3D code data
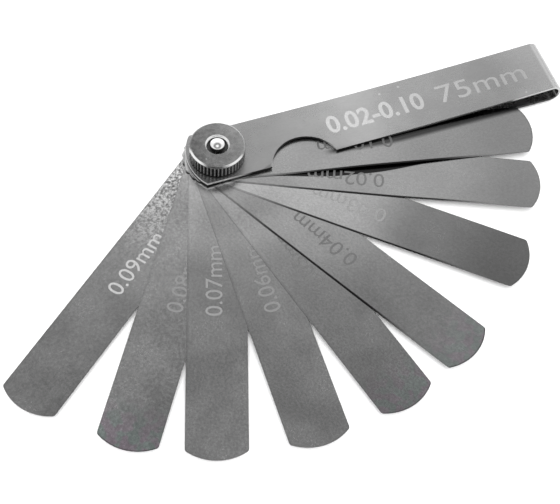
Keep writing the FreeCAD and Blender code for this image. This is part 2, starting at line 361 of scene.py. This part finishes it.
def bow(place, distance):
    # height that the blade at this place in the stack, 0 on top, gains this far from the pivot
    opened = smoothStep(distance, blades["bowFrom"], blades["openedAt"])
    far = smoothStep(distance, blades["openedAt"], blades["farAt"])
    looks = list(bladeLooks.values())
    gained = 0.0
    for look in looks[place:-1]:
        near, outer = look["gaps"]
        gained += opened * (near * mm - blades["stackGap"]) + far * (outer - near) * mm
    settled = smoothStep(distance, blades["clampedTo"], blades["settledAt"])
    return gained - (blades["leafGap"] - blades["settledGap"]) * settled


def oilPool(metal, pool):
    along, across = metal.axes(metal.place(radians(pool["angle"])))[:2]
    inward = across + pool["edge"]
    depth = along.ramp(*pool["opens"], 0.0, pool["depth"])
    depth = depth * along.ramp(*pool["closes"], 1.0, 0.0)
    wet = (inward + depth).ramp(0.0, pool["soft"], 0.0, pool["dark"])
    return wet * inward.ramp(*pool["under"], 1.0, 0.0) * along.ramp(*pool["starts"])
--
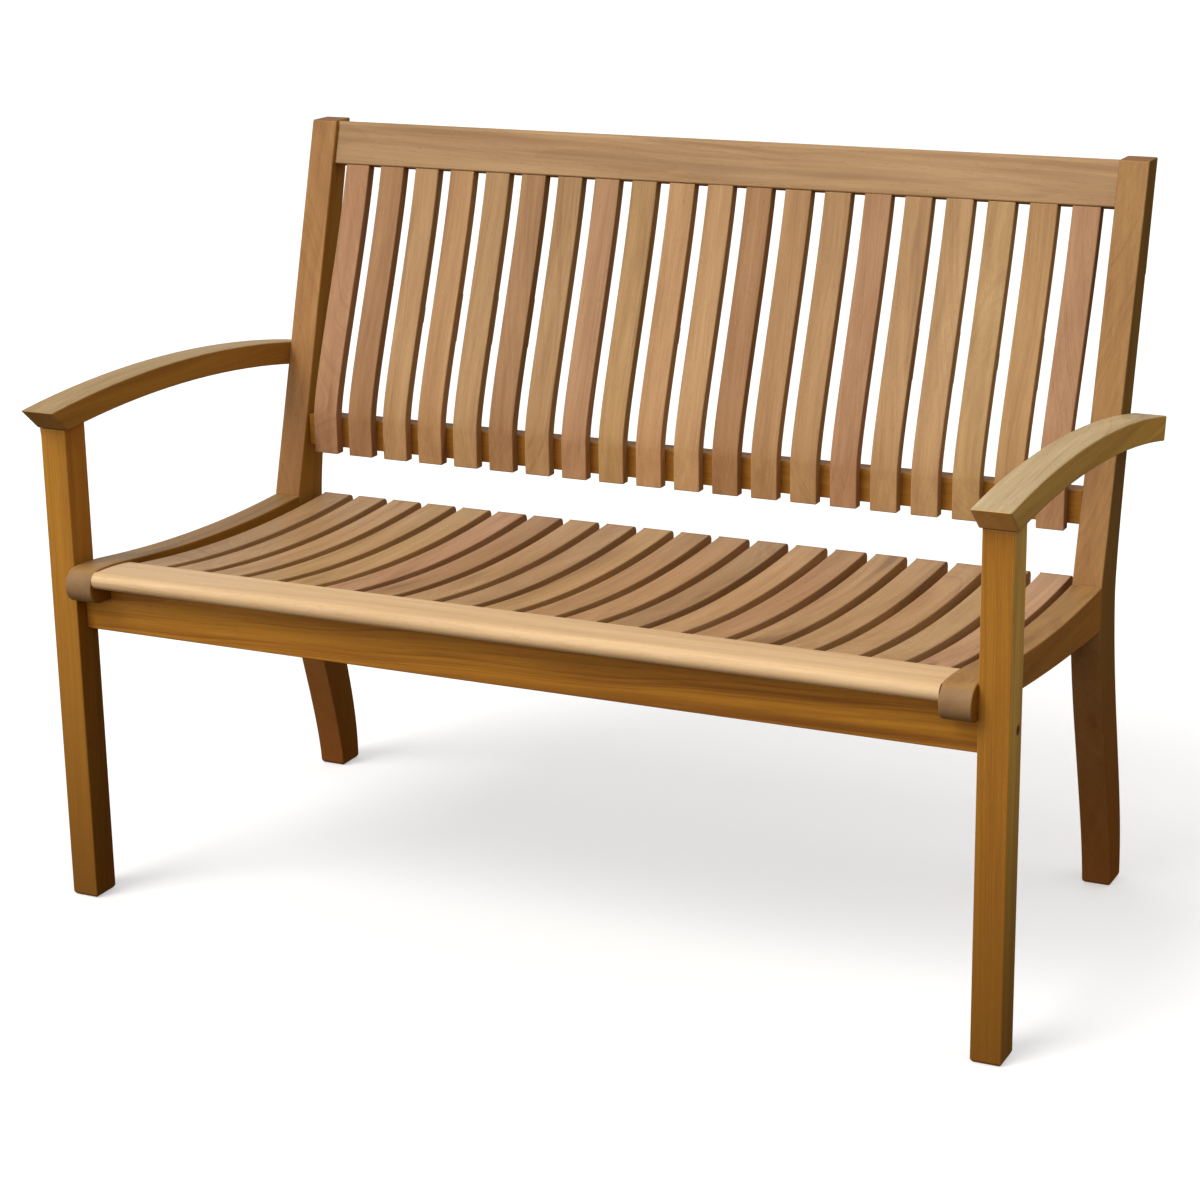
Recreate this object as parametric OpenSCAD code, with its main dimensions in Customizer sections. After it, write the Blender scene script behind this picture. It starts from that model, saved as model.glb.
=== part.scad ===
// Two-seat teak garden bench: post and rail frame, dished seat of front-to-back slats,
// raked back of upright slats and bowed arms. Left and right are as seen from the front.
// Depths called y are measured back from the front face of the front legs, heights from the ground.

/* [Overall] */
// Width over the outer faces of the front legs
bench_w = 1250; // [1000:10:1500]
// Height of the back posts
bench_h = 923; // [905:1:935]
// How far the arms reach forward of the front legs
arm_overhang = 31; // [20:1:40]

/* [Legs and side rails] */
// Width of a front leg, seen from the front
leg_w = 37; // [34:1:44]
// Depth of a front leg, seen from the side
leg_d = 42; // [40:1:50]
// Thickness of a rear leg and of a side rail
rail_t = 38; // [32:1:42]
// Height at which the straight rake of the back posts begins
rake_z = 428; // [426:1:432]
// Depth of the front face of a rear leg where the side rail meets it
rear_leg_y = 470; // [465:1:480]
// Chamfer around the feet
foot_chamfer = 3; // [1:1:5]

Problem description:
Retype, exactly and in full, the lines above from the one containing "Keep writing the" through the one containing "return wet *".

Correct answer:
Keep writing the FreeCAD and Blender code for this image. This is part 2, starting at line 361 of scene.py. This part finishes it.
def bow(place, distance):
    # height that the blade at this place in the stack, 0 on top, gains this far from the pivot
    opened = smoothStep(distance, blades["bowFrom"], blades["openedAt"])
    far = smoothStep(distance, blades["openedAt"], blades["farAt"])
    looks = list(bladeLooks.values())
    gained = 0.0
    for look in looks[place:-1]:
        near, outer = look["gaps"]
        gained += opened * (near * mm - blades["stackGap"]) + far * (outer - near) * mm
    settled = smoothStep(distance, blades["clampedTo"], blades["settledAt"])
    return gained - (blades["leafGap"] - blades["settledGap"]) * settled


def oilPool(metal, pool):
    along, across = metal.axes(metal.place(radians(pool["angle"])))[:2]
    inward = across + pool["edge"]
    depth = along.ramp(*pool["opens"], 0.0, pool["depth"])
    depth = depth * along.ramp(*pool["closes"], 1.0, 0.0)
    wet = (inward + depth).ramp(0.0, pool["soft"], 0.0, pool["dark"])
    return wet * inward.ramp(*pool["under"], 1.0, 0.0) * along.ramp(*pool["starts"])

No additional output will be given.